Sotorra cree que el documental va más allá del ISIS, también aborda la cuestión de si es posible la reinserción de terroristas y delincuentes. “Hablando con expertos psicólogos, todos subrayan que la reincidencia de estas personas es bajísima. Tras ver tanta violencia, esas mujeres entienden que solo se puede salir adelante con el diálogo y dejando atrás lo que las separa”. Y de paso, lanza a la cara del público otra pregunta: ¿se puede justificar que los países occidentales acepten el retorno de sus hijos, pero rechacen que sus madres puedan volver? “Desde Occidente hay un lavarse las manos constante que tiene que ver con lo impopular del tema. Se piensa que su mejor castigo es que se queden allí y eso es absurdo”, reflexiona. “¿Qué es allí, zonas como el Kurdistán, que sufrieron la violencia del ISIS? ¿Por qué deben responsabilizarse ellos? Además, nadie puede estar en prisión sin antes ser juzgado. Hagamos juicios justos a estas mujeres. Y no nos olvidemos de las decenas de miles de niños”. Hay una generación de chavales que hablan árabe e inglés, pero no kurdo, el idioma de sus profesoras. “Son caldo de cultivo de radicales. Damos argumentos al ISIS. Es urgente repatriar a esas mujeres que, si necesitamos una razón más egoísta, nos ayudarán a entender por qué se fueron, qué las radicalizó. Quieren ser útiles”.
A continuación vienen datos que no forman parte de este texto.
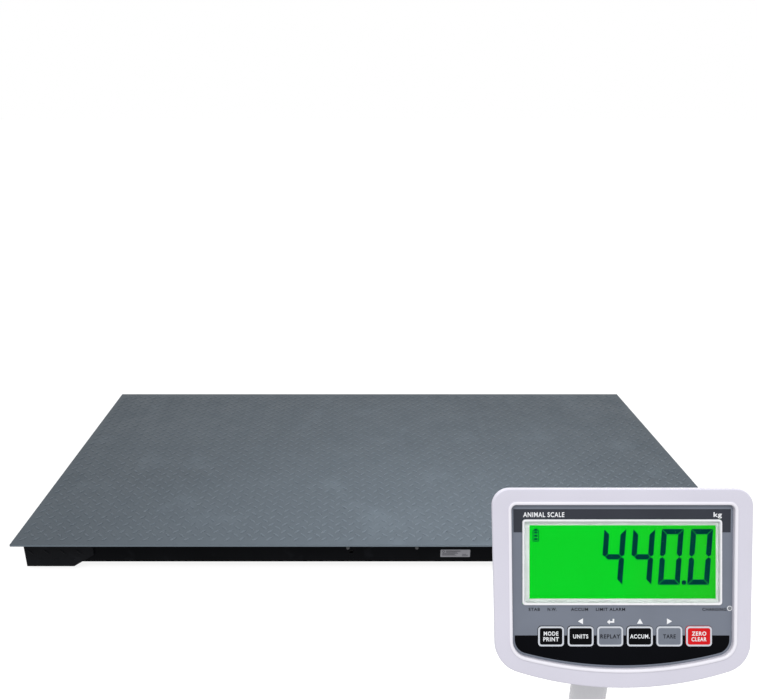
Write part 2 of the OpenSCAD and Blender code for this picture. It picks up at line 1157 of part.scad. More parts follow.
// The rocker of the power switch on its pin, pressed in at one end
module power_switch() {
    rocker_w = 12;
    color("black")
        at_face()
            translate([switch_x, switch_y, rocker_z])
                rotate([10, 0, 0])
                    rotate([90, 0, 90]) {
                        translate([0, 0, -rocker_w / 2])
                            linear_extrude(rocker_w)
                                polygon([[-8.8, 2], [8.8, 2], [8.8, -4], [0, -5.2], [-8.8, -4]]);
                        translate([0, 0, -8])
                            cylinder(r = pin_r, h = 16);
                    }
}

deck_plate();
front_beam();
rear_beam();
left_beam();
right_beam();
cross_ribs();
corner_cover_front_left();
corner_cover_front_right();
corner_cover_rear_left();
corner_cover_rear_right();
load_cell_front_left();
load_cell_front_right();
load_cell_rear_left();
load_cell_rear_right();
load_cell_seats();
load_cell_bolts();
foot_lock_nuts();
foot_stem_front_left();
foot_stem_front_right();
foot_stem_rear_left();
foot_stem_rear_right();
foot_pad_front_left();
foot_pad_front_right();
foot_pad_rear_left();
foot_pad_rear_right();
junction_box();
junction_lid();
junction_board();
junction_screws();
junction_glands();
load_cell_cables();
cable_clips();
rating_plate();
front_screws();
stand_base();
stand_column();
stand_feet();
stand_bolts();
tilt_bracket();
left_knob();
right_knob();
front_housing();
rear_housing();
housing_seal();
panel_overlay();
display_bezel();
display_window();
lcd_panel();
main_board();
key_board();
key_mode();
key_units();
key_replay();
key_accumulate();
key_tare();
key_zero();
battery_pack();
housing_screws();
terminal_glands();
power_switch();
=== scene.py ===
"""Looks of the animal weighing scale: tread-plate platform, and its terminal on a floor column."""

import json
import math

import bmesh
import bpy
from mathutils import Matrix, Vector


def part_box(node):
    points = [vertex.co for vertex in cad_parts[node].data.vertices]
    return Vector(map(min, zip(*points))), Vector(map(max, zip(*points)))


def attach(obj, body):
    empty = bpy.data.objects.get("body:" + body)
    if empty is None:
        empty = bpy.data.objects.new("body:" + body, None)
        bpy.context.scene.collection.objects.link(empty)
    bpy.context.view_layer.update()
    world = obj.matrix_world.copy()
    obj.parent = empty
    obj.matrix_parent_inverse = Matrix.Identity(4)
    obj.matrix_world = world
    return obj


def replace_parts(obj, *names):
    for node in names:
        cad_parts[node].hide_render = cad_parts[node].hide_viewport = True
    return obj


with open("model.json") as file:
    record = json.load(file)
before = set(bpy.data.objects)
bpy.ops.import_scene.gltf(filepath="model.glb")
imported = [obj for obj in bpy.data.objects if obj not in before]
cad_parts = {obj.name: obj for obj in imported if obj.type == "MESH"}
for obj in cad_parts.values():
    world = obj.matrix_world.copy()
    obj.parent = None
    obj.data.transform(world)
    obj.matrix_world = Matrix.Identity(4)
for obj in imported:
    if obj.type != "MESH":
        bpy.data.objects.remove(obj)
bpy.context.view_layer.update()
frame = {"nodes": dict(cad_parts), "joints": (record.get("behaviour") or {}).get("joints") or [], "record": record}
nodes = frame["nodes"]
joint = {j["name"]: j for j in frame["joints"]}
MM = 0.001

# ---- places, from the frame ----

TILT = math.radians(20.4)  # how far the face leans back
PIVOT_BACK = 44 * MM  # the tilt pivot behind the face
pivot = Vector(joint["terminal_tilt"]["pos_m"])
face_normal = Vector((0, -math.cos(TILT), math.sin(TILT)))
face_centre = pivot + face_normal * PIVOT_BACK
FACE = Matrix.Translation(face_centre) @ Matrix.Rotation(math.pi / 2 - TILT, 4, "X") @ Matrix.Scale(MM, 4)
deck_low, deck_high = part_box("deck_plate")

# Places, sizes and heights on the face are in millimetres: x right, y up, z out of the bezel's plane.
BACK_Z = -25  # the front housing's back edge
BED_BACK_Z = -6.5  # the back of the panel's bed
PANEL_Z = -3.7  # the panel's bed
FILM_TOP = -3.2
SHELL_WALL = 3
SHELL_SHIFT_X = 0.5
PANEL_SHIFT_X = 0.6
WINDOW = (0.6, 24.1, 189.4, 78.8)  # centre and size of the display window
LCD = (2.3, 23.4, 181.8, 71.7)
KEY_SIZE = (25.3, 19.6)
KEY_Y = -47.7
KEY_FIRST_X = -68.5
KEY_PITCH = 28.7
LAMP = (105.0, -20.7)
BACK_SCALE = 0.96  # the front housing's back edge against its front edge
KEYS = (
    ("key_mode", "key_black", (("MODE", 14.2), ("PRINT", 15.0))),
    ("key_units", "key_black", (("UNITS", 14.6),)),
    ("key_replay", "key_grey", (("REPLAY", 19.2),)),
    ("key_accumulate", "key_black", (("ACCUM.", 19.0),)),
    ("key_tare", "key_grey", (("TARE", 12.2),)),
    ("key_zero", "key_red", (("ZERO", 14.0), ("CLEAR", 14.6))),
)

# ---- camera, lights and floor ----

FOCAL_PX = 700
SENSOR_MM = 36
PICTURE_W = 757
CAMERA_PITCH = math.radians(20.4)
CAMERA_X = -0.077
CAMERA_FORWARD = 1.5914  # in front of the deck's edge
CAMERA_ABOVE = 1.1545  # over the deck's top
FLOOR_SIZE = 30
FLOOR_GLOW = 0.88
# Painted shade: the floor's weaker glow under the platform
FLOOR_GLOW_PAINTED_SHADE = 0.45
FLOOR_UNDER_INSET = 0.08  # the painted shade, a weaker glow, stops this far inside the deck's outline
# Painted shade: the floor has no glow behind the cable opening at this x, so the opening reads dark
CABLE_OPENING_X = -0.075


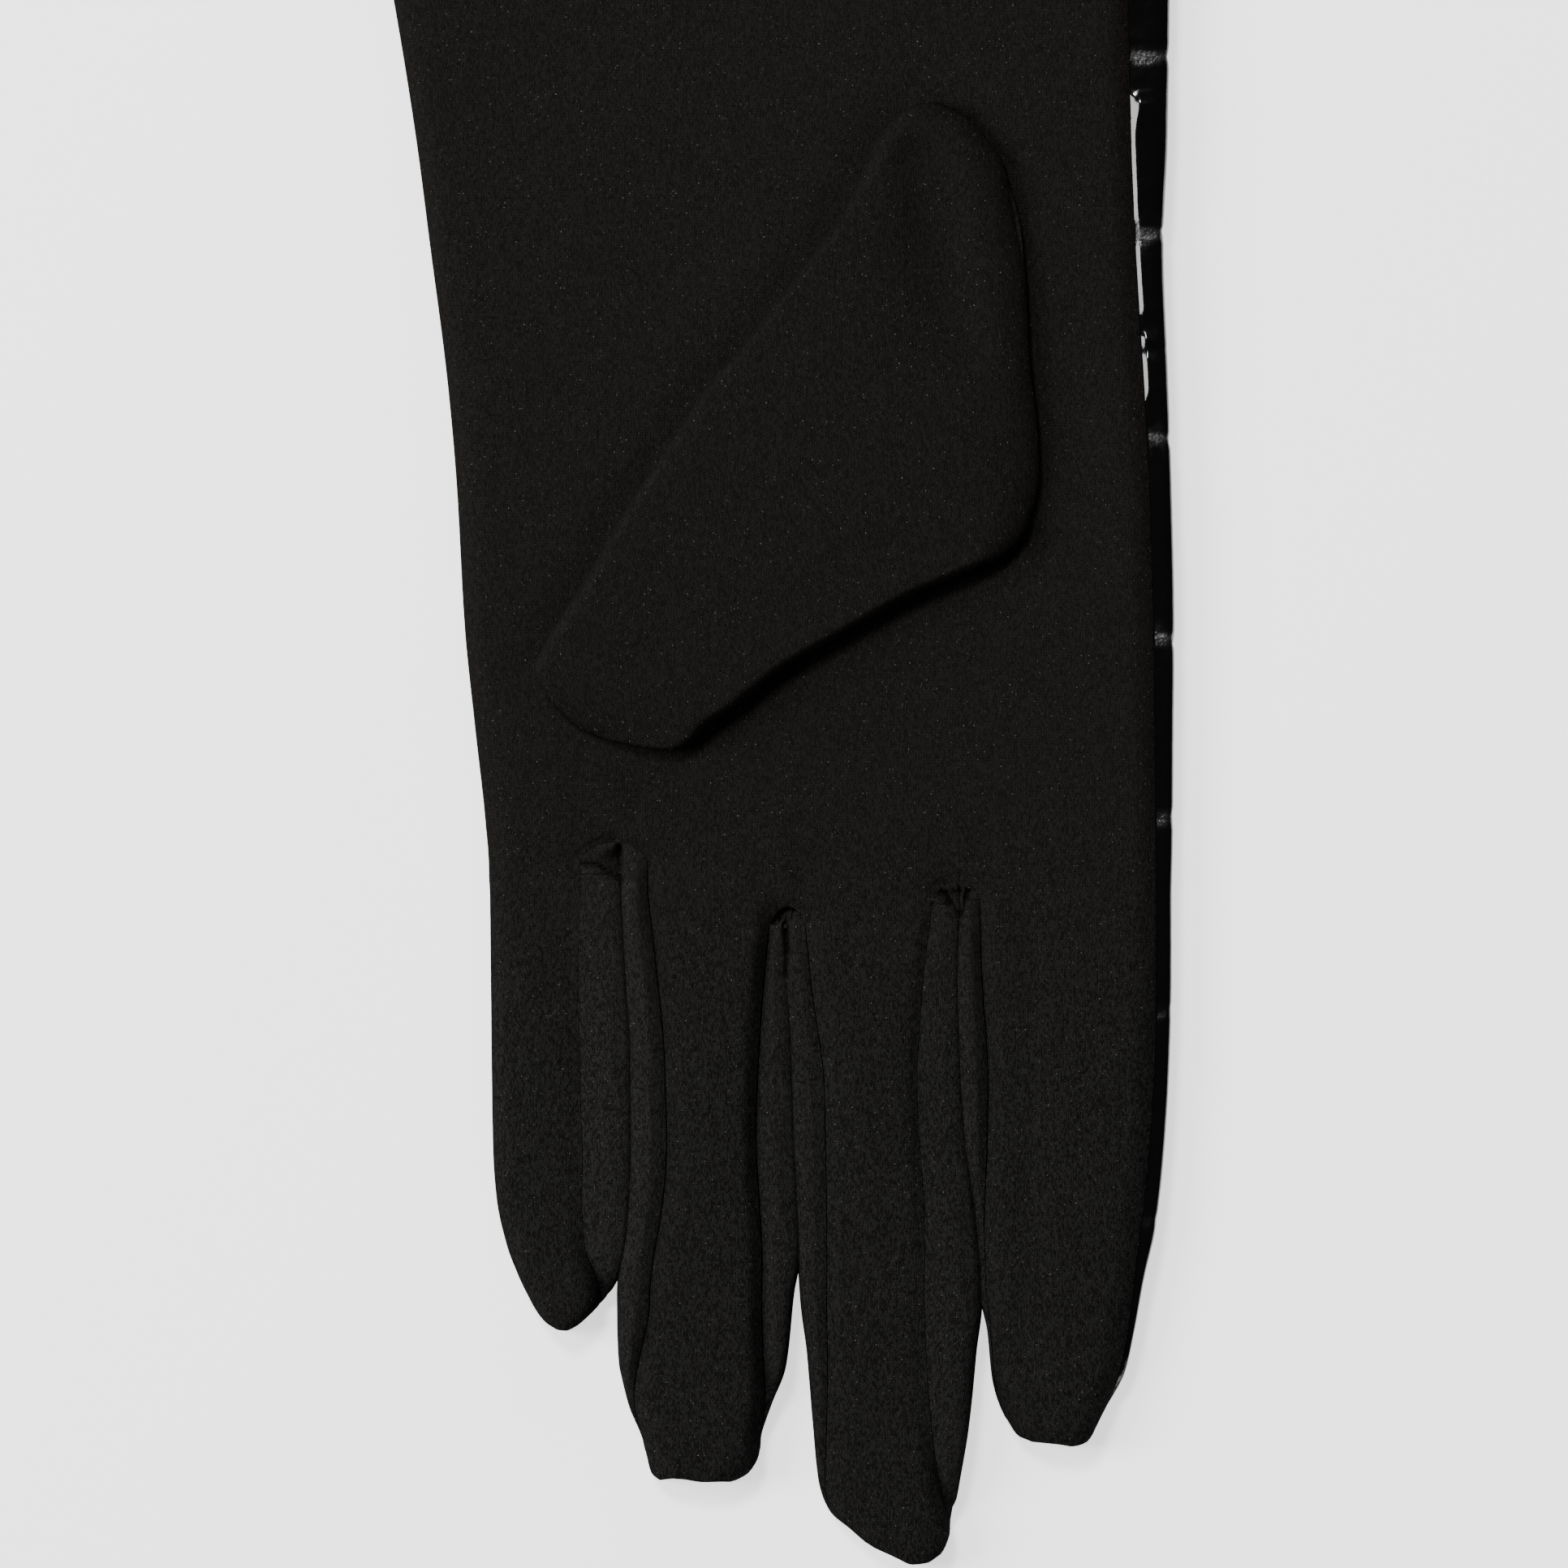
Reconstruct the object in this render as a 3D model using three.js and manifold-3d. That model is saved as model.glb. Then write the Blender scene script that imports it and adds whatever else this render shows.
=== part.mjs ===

Shamima, Hoda, Widad, Hafida, Nawal y Kimberly son algunas de ellas. “Viven sumidas en un magma de culpa, saben lo difícil de su vuelta a casa, pero no ansían otra cosa”, insiste Sotorra. En pantalla (que no ante medios de comunicación, sus abogados les han insistido en no hacerlo) hablan de sus maridos muertos o hechos prisioneros, de sus hijos fallecidos (Begum ha perdido a los tres que ha tenido), y solo se les ilumina la cara cuando imaginan lo primero que harían al volver a su país de origen. Como muchas otras adolescentes europeas, quieren “comer 10 hamburguesas” o “devorar un bocata de albóndigas del Subway”. En el ISIS llegó a haber 170.000 extranjeras, de las cuales quedan hoy unas 12.000 mujeres occidentales. También españolas, como bien ha contado Natalia Sancha en EL PAÍS. Sotorra espera que su película sirva para algo: “Sigo en contacto con mis protagonistas, y sienten cada vez mayor desesperanza. Nada se mueve, nada cambia en ese limbo en el que han quedado”.